Following the Falcon Heavy launch, SpaceX landed two of its nine-engine cores back on land and is waiting for the third to arrive. SpaceX has spent years developing a landing technique that allows the company to reuse rockets after launches, cutting down on costs.

SpaceX Falcon Heavy Static Test
SpaceX Falcon Heavy Static TestSpaceX

When is the Falcon Heavy launch?

The Falcon Heavy launched on Tuesday, Feb. 6, at about 3:45 p.m. local time.

What’s on board the Falcon Heavy rocket?

Leave it to Elon Musk to find a way to use SpaceX’s historic rocket launch to promote his other ventures.

Aboard the Falcon Heavy is a cherry red Tesla Roadster, a recently unveiled design from his electric car company. The car’s stereo played David Bowie’s ‘Space Oddity’ during the launch and was equipped with three cameras.

The car “will be in deep space for a billion years or so if it doesn’t blow up on ascent,” Musk had said in a tweet.

Why is the Falcon Heavy launch important?

A successful Falcon Heavy launch would be a major milestone for the private spaceflight industry, and for humankind’s space exploration efforts at large. Musk is also hopeful that the Falcon Heavy can help SpaceX achieve its goal of lowering the price of sending large payloads into space, TIME’s Jeffrey Kluger writes:

If Musk can deliver heavy lift at a low price, he could energize the entire rocketry sector, bringing the much-touted power of commercial competition to an industry that has been able to fatten up on a consistent diet of defense contracts without having to innovate much. More important, heavy-lift boosters are technology you can use not just to get to Earth orbit, but to get out of it too, pressing on to deep-space destinations like the moon and Mars.

But, as Kluger notes, that won’t be an easy task.

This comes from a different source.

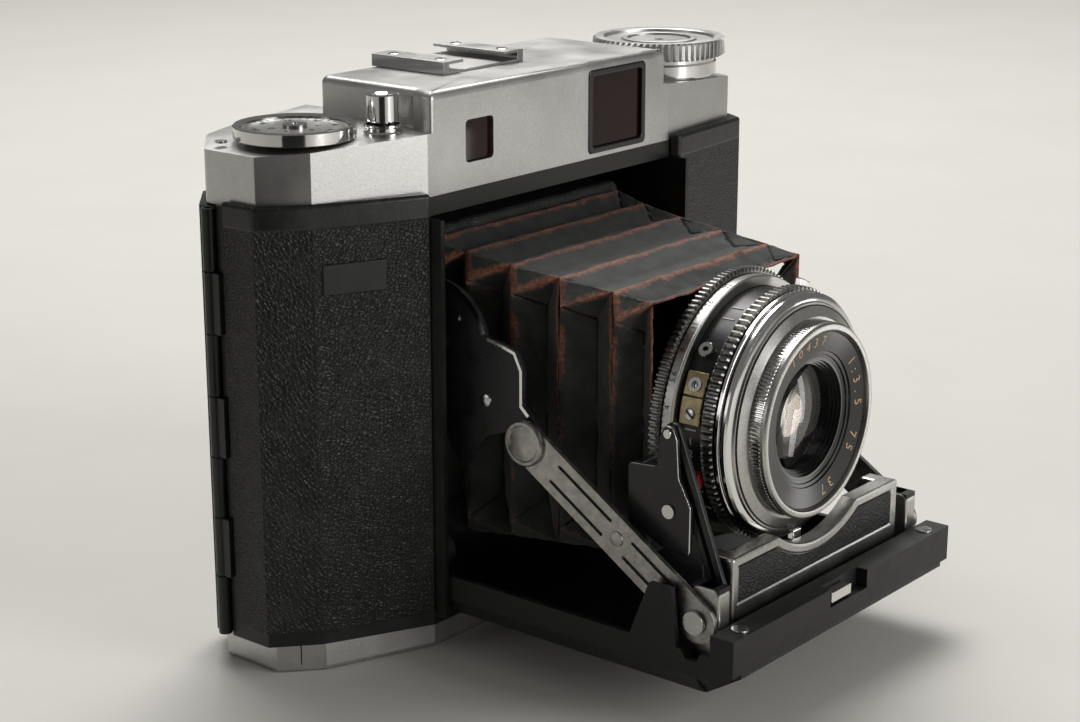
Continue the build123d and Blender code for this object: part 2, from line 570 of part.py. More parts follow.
with BuildPart() as hinge_pins:
    upright_rod(BACK_HINGE, 0.6, BACK_Z[0] + 0.4, BACK_Z[1] - 0.4)
    for x in both_sides(35.2, PILLAR_X):
        cross_rod((HINGE_Y, HINGE_Z), 1.5, x[0], x[1])
    for x, head in zip(both_sides(EAR_X[0], LINK_X[1]), both_sides(LINK_X[1], LINK_X[1] + 0.5)):
        cross_rod(LINK_PIVOT, LINK_PIN_R, x[0], x[1])
        cross_rod(LINK_PIVOT, 2.2, head[0], head[1])

STRUT_W = 8.0
with BuildPart() as lower_struts:
    for x in both_sides(*STRUT_X):
        bar_between(STRUT_PIVOT, KNUCKLE, STRUT_W, x[0], x[1])
        cross_rod(STRUT_PIVOT, 1.0 + CLEAR, x[0], x[1], mode=Mode.SUBTRACT)
    along = [(KNUCKLE[i] - STRUT_PIVOT[i]) / math.dist(STRUT_PIVOT, KNUCKLE) for i in (0, 1)]
    for x in ((STRUT_X[1] - 0.35, STRUT_X[1]), (-STRUT_X[1], -STRUT_X[1] + 0.35)):
        for start, end in ((6.0, 18.0), (24.0, 38.0)):
            for offset in (-1.9, 1.9):
                ends = [(STRUT_PIVOT[0] + along[0] * s - along[1] * offset,
                         STRUT_PIVOT[1] + along[1] * s + along[0] * offset) for s in (start, end)]
                bar_between(ends[0], ends[1], 0.7, x[0], x[1], mode=Mode.SUBTRACT)

MIDDLE = (STRUT_PIVOT[0] + along[0] * 21.0, STRUT_PIVOT[1] + along[1] * 21.0)
with BuildPart() as strut_buttons:
    for x in both_sides(STRUT_X[1], 36.2):
        cross_rod(KNUCKLE, 4.4, x[0], x[1])
    for x in both_sides(STRUT_X[1], 35.5):
        cross_rod(MIDDLE, 1.5, x[0], x[1])

with BuildPart() as door_pins:
    for x, head in zip(both_sides(30.5, 36.0), both_sides(35.3, 36.0)):
        cross_rod(STRUT_PIVOT, 1.0, x[0], x[1])
        cross_rod(STRUT_PIVOT, 2.2, head[0], head[1])
    cross_rod(ARM_PIVOT, ARM_PIN_R, -33.8, -28.6)
    for x in (-32.0, 32.0):
        upright_rod((x, -87.4), 1.6, HINGE_Z - 1.6, HINGE_Z + 0.3)

with BuildPart() as standard_arm:
    bar_between(ARM_PIVOT, STANDARD_PIVOT, 3.4, ARM_X[0], ARM_X[1])
    cross_rod(ARM_PIVOT, ARM_PIN_R + CLEAR, ARM_X[0], ARM_X[1], mode=Mode.SUBTRACT)
    cross_rod(STANDARD_PIVOT, ARM_PIN_R + CLEAR, ARM_X[0], ARM_X[1], mode=Mode.SUBTRACT)

# ---- lens standard and shutter ------------------------------------------------------
BOARD_FRONT = BOARD_Y - 2.0
BORE_R = 13.4
with BuildPart() as lens_standard:
    lens_disc(26.0, BOARD_Y, BOARD_FRONT)
    block((FLANGE_X[0], 0), (BOARD_FRONT, BOARD_Y), (34.0, 46.0))
    side_slab([(BOARD_FRONT, 34.0), (-71.0, 31.0), (-75.8, 31.0), (-75.8, 40.0), (-73.1, 45.0), (-72.6, 52.0),
               (-71.6, 54.4), (-69.8, 54.4), (-68.8, 52.0), (-68.4, 46.0), (BOARD_FRONT, 46.0)],
              FLANGE_X[0], FLANGE_X[1])
    cross_rod(STANDARD_PIVOT, ARM_PIN_R, FLANGE_X[0], FLANGE_X[1], mode=Mode.SUBTRACT)
    lens_disc(BORE_R, BOARD_Y + 1, BOARD_FRONT - 1, mode=Mode.SUBTRACT)

with BuildPart() as standard_rivets:
    cross_rod(STANDARD_PIVOT, ARM_PIN_R, FLANGE_X[0] - 0.4, -28.6)
    cross_rod((-71.2, 38.6), 1.3, FLANGE_X[0] - 0.4, FLANGE_X[0])

HOUSING_R = 22.8
with BuildPart() as shutter_housing:
    lens_disc(HOUSING_R, BOARD_FRONT, -72.0)
    lens_disc(BORE_R, BOARD_FRONT + 1, -73.0, mode=Mode.SUBTRACT)
    lens_disc(18.6, -67.6, -71.4, mode=Mode.SUBTRACT)

aperture_ring = lens_ring(24.8, HOUSING_R + CLEAR, BOARD_FRONT - 0.2, -66.6)
speed_ring = lens_ring(24.0, 14.8, -72.1, -74.6)
face_ring = lens_ring(23.4, 14.5, -74.8, -77.6)
bezel = lens_ring(18.5, 16.9, -79.0, -82.5)
name_ring = lens_ring(16.9, 11.6, -79.0, -81.6)

with BuildPart() as lens_tube:
    lens_disc(14.5, -74.8, -77.6)
    lens_disc(21.7, -77.6, -79.0)
    lens_disc(BORE_R, -72.0, -74.8)
    lens_disc(11.4, -71.9, -79.1, mode=Mode.SUBTRACT)

with BuildPart() as front_element:
    lens_disc(11.4, -74.8, -78.6)

with BuildPart() as rear_cell:
    lens_disc(BORE_R, -66.9, -59.0)
    lens_disc(11.0, -68, -58, mode=Mode.SUBTRACT)
with BuildPart() as rear_element:
    lens_disc(11.0, -59.6, -63.0)

BLADE_R = 15.4
IRIS_BLADES = 5


def sector(start, end, reach=40.0):
    """Keep only the part of the sketch between two angles round the lens axis."""
    rays = [(0.0, LENS_Z)]
    for angle in (start, (start + end) / 2, end):
        rays.append((reach * math.cos(math.radians(angle)), LENS_Z + reach * math.sin(math.radians(angle))))
    with BuildLine(Plane.XY) as wedge:
        Polyline(rays, close=True)
    make_face(wedge.line.edges(), mode=Mode.INTERSECT)


def ring_piece(outer, inner, start, end, back, front):
    """A stretch of a ring round the lens axis, between two angles."""
    with BuildPart() as piece:
        with BuildSketch(Plane.XZ.offset(-back)):
            with Locations((0, LENS_Z)):
                Circle(outer)
                Circle(inner, mode=Mode.SUBTRACT)
            sector(start, end)
        extrude(amount=back - front)
    return piece


# Three shutter leaves, shut, and five iris blades, open, each in its own thin layer.
with BuildPart() as leaves:
    for index in range(3):
        with BuildSketch(Plane.XZ.offset(67.8 + 0.3 * index)):
            with Locations((0, LENS_Z)):
                Circle(13.0)
            sector(120.0 * index - 2, 120.0 * index + 124)
        extrude(amount=0.15)
    for index in range(IRIS_BLADES):
        turn = 360.0 * index / IRIS_BLADES
        with BuildSketch(Plane.XZ.offset(69.0 + 0.3 * index)):
            with Locations((0, LENS_Z)):
                Circle(BLADE_R + 1.8)
                Circle(BLADE_R - 1.8, mode=Mode.SUBTRACT)
            sector(turn - 6, turn + 94)
        extrude(amount=0.15)

cocking_lever = ring_piece(25.4, HOUSING_R + CLEAR, 62, 70, -70.6, -71.8)
iris_pointer = ring_piece(24.4, HOUSING_R + CLEAR, 196, 203, -67.0, -71.6)
timer_lever = ring_piece(23.6, 21.7 + CLEAR, 264, 271, -77.7, -78.9)

SYNC_ANGLE = 140.0
SYNC_R = HOUSING_R + 0.4
SYNC_DIR = (math.cos(math.radians(SYNC_ANGLE)), math.sin(math.radians(SYNC_ANGLE)))
SYNC_PLANE = Plane(origin=(SYNC_R * SYNC_DIR[0], -69.4, LENS_Z + SYNC_R * SYNC_DIR[1]), x_dir=(0, 1, 0),
                   z_dir=(SYNC_DIR[0], 0, SYNC_DIR[1]))
with BuildPart() as sync_switch:
    with BuildSketch(SYNC_PLANE):
        Circle(1.5)
    extrude(amount=1.3)

# ---- bellows ------------------------------------------------------------------------
PLEATS = 6
BELLOWS_BACK, BELLOWS_FRONT = 3.3, BOARD_Y + 0.3
REAR_HALF, FRONT_HALF = 30.0, 26.0
FOLD = 3.6
CLOTH = 0.8
with BuildPart() as bellows:
    span = BELLOWS_BACK - BELLOWS_FRONT
    for cloth, mode in ((0.0, Mode.ADD), (CLOTH, Mode.SUBTRACT)):
        for step in range(2 * PLEATS):
            for index in (step, step + 1):
                share = index / (2 * PLEATS)
                half = REAR_HALF + (FRONT_HALF - REAR_HALF) * share - (0 if index % 2 == 0 else FOLD) - cloth
                with BuildSketch(Plane.XZ.offset(-(BELLOWS_BACK - span * share))):
                    with Locations((0, LENS_Z)):
                        Rectangle(2 * half, 2 * half)
            loft(mode=mode)

PIECES = {
    "body_shell": body_shell, "leather_left": leather_left, "leather_right": leather_right,
    "bellows_frame": bellows_frame, "bellows": bellows, "bottom_plate": bottom_plate,
    "tripod_socket": tripod_socket, "top_cover": top_cover, "body_screws": body_screws,
    "accessory_shoe": accessory_shoe, "finder_frame": finder_frame, "window_glass": window_glass,
    "half_mirror": half_mirror, "eyepiece": eyepiece, "button_collar": button_collar,
    "spool_pins": spool_pins, "back_hinge": back_hinge, "hinge_pins": hinge_pins,
    "reminder_dial": reminder_dial, "shutter_button": shutter_button, "advance_knob": advance_knob,
    "knob_gear": knob_gear, "takeup_key": takeup_key, "takeup_spool": takeup_spool,
    "focus_wheel": focus_wheel, "film_gate": film_gate, "roller_left": roller_left,
    "roller_right": roller_right, "back_door": back_door, "back_leather": back_leather,
    "pressure_plate": pressure_plate, "pressure_springs": pressure_springs, "back_latch": back_latch,
    "door_tray": door_tray, "door_leather": door_leather, "latch_tongue": latch_tongue,
    "bracket_frame": bracket_frame, "bracket_leather": bracket_leather, "door_pins": door_pins,
    "upper_links": upper_links, "lower_struts": lower_struts, "strut_buttons": strut_buttons,
    "standard_arm": standard_arm, "lens_standard": lens_standard, "standard_rivets": standard_rivets,
    "shutter_housing": shutter_housing, "aperture_ring": aperture_ring, "speed_ring": speed_ring,
    "face_ring": face_ring, "lens_tube": lens_tube, "bezel": bezel, "name_ring": name_ring,
    "front_element": front_element, "rear_cell": rear_cell, "rear_element": rear_element,
    "leaves": leaves, "cocking_lever": cocking_lever, "iris_pointer": iris_pointer,
    "timer_lever": timer_lever, "sync_switch": sync_switch,
}
os.makedirs("parts", exist_ok=True)
for label, piece in PIECES.items():
    piece.part.label = label
    export_step(piece.part, f"parts/{label}.step")
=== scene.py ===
import math
import random

import bmesh
import bpy
from mathutils import Matrix, Vector, noise


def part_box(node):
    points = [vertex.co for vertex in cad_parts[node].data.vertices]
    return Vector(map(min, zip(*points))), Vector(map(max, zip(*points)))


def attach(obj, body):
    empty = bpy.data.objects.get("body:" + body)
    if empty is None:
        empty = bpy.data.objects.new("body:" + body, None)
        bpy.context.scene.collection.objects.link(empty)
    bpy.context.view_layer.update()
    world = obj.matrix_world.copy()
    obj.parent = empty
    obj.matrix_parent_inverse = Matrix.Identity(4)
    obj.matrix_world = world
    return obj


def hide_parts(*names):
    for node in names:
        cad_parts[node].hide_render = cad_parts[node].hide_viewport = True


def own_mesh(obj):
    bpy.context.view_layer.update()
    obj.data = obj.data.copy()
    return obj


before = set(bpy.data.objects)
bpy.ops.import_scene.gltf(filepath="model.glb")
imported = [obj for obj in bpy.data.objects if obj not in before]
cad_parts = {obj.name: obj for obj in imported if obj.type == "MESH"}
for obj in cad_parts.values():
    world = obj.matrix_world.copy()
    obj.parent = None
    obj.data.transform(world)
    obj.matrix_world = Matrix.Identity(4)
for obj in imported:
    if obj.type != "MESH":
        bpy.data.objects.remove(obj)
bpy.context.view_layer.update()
MM = 0.001
random.seed(7)


# ---- helpers: places ----
def box_mm(node):
    """The lowest and highest corner of a CAD node, in millimetres."""
    low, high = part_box(node)
    return low / MM, high / MM


def place(plane, u, v, w):
    """A point given in a plane's two directions and its normal, in metres."""
    point = {"XY": (u, v, w), "YZ": (w, u, v), "XZ": (u, w, v)}[plane]
    return Vector(point) * MM


def arc(centre, radius, start, end, steps=12):
    """Points along an arc, with angles in degrees."""
    turns = [math.radians(start + (end - start) * i / steps) for i in range(steps + 1)]
    return [(centre[0] + radius * math.cos(t), centre[1] + radius * math.sin(t)) for t in turns]


def rounded(points, radius, steps=5):
    """A closed outline with its corners rounded; radius is one number or one per corner."""
    out = []
    count = len(points)
    radii = radius if isinstance(radius, (list, tuple)) else [radius] * count
    for i, corner in enumerate(points):
        p = Vector(corner)
        before, after = Vector(points[i - 1]) - p, Vector(points[(i + 1) % count]) - p
        half = before.angle(after) / 2
        reach = min(radii[i] / math.tan(half), 0.49 * before.length, 0.49 * after.length)
        if radii[i] <= 0:
            out.append(tuple(corner))
            continue
        a, b = p + before.normalized() * reach, p + after.normalized() * reach
        for s in range(steps + 1):
            t = s / steps
            q = a * (1 - t) ** 2 + p * 2 * t * (1 - t) + b * t ** 2
            out.append((q.x, q.y))
    return out


def rectangle(low, high):
    return [(low[0], low[1]), (high[0], low[1]), (high[0], high[1]), (low[0], high[1])]


def circle(centre, radius, steps=48):
    return arc(centre, radius, 0, 360 * (steps - 1) / steps, steps - 1)


# ---- helpers: meshes ----
def prism(outline, low, high, plane="XY", holes=()):
    """A closed mesh: an outline with holes, extruded along the plane's normal."""
    bm = bmesh.new()
    edges = []
    for loop in (outline, *holes):
        verts = [bm.verts.new(place(plane, u, v, low)) for u, v in loop]
        edges += [bm.edges.new(pair) for pair in zip(verts, verts[1:] + verts[:1])]
    if holes:
        bmesh.ops.triangle_fill(bm, use_beauty=True, edges=edges)
    else:
        bm.faces.new(verts)
    grown = bmesh.ops.extrude_face_region(bm, geom=bm.faces[:])
    moved = [v for v in grown["geom"] if isinstance(v, bmesh.types.BMVert)]
    bmesh.ops.translate(bm, verts=moved, vec=place(plane, 0, 0, high - low))
    bmesh.ops.recalc_face_normals(bm, faces=bm.faces[:])
    return bm


def skin(bm, loops, closed=False):
    """Quads between loops of equal length; the last meets the first if closed, or both ends are capped."""
    count = len(loops[0])
    for low, high in zip(loops, loops[1:] + loops[:closed]):
        for i in range(count):
            j = (i + 1) % count
            bm.faces.new((low[i], low[j], high[j], high[i]))
    if not closed:
        bm.faces.new(loops[0])
        bm.faces.new(loops[-1])
    bmesh.ops.recalc_face_normals(bm, faces=bm.faces[:])
    return bm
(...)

The workhorse of the fleet is the Falcon 9 which, as its name implies, uses a cluster of nine engines. The Falcon Heavy uses three of those clusters. That’s 27 first stage engines in total compared to the Saturn V’s five, the SLS’s four and the Delta IV’s three. The Atlas V, which can be configured with different numbers of first stage engines, maxes out at six. The more engines you have, the greater the risk of any one of them breaking down or blowing up and igniting the whole bundle. Acoustic resonance—basically out of control vibrations—also increases as the engine count climbs. Wonder how messy an accident with a rocket like that can get? Consider the Soviet Union’s heavy-lift N-1 booster, the country’s intended answer to the Saturn V. The vehicle packed 30 engines into its first stage and, during a launch attempt in 1969 — just 17 days before Apollo 11 landed on the moon — it all blew up, causing the largest non-nuclear explosion ever unleashed by humankind.